На ипподроме, превращенном в аэродром, с нетерпением ждут, что получится у конструктора Якова Гаккеля: на «Руссо–Балте» в декабре завершили работу над его аэропланом. Это первый аэроплан–амфибия в России. Собрано два экземпляра. Зимой не до испытаний, но в апреле 1911 года на выставке в Санкт–Петербурге небольшой, изящный, «ажурный» аэроплан получил большую серебряную медаль. Но летчикам его конструкция не внушала доверия, а сам Гаккель вскоре к своему детищу охладел и переключился на обычные аэропланы. Так золитудский аэродром и не дождался этой амфибии — оба аэроплана остались стоять на задворках «Руссо–Балта», и какова была их дальнейшая судьба, неизвестно.
Зато из ворот завода в конце марта выехал новый аэроплан. То–то удивились прохожие, увидев, как по Вольмарской улице медленно ползет на буксире крылатое диво. Аэроплан через весь город дотащили до аэродрома. 11 апреля 1911 года он поднялся в небо.

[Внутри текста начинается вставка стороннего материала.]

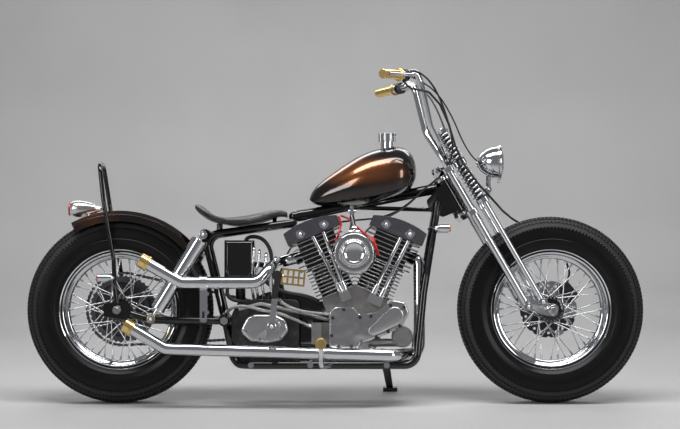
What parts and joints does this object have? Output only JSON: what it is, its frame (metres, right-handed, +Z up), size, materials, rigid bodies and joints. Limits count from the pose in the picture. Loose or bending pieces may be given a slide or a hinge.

Пилотировал машину сам главный конструктор — профессор Киевского политехнического института князь Александр Сергеевич Кудашев. Вот такие тогда были аристократы. «Кудашев–4» был одним из первых российских самолетов. Затем его отправили в Санкт–Петербург, где на первой Международной воздухоплавательной выставке он показал отличные результаты и был награжден большой серебряной медалью.
24 июня, сразу после Лиго, на золитудском аэродроме была еще одна премьера: поднял в небо свой моноплан Александр Пороховщиков. Конструктору было девятнадцать лет, и он недавно окончил гимназию. Конструкция была совершенно самостоятельная. Пороховщиков впоследствии изобрел первый российский танк, который даже начали собирать в Риге, но когда с началом Первой мировой отсюда эвакуировали промышленные предприятия, уехал и Пороховщиков с танком.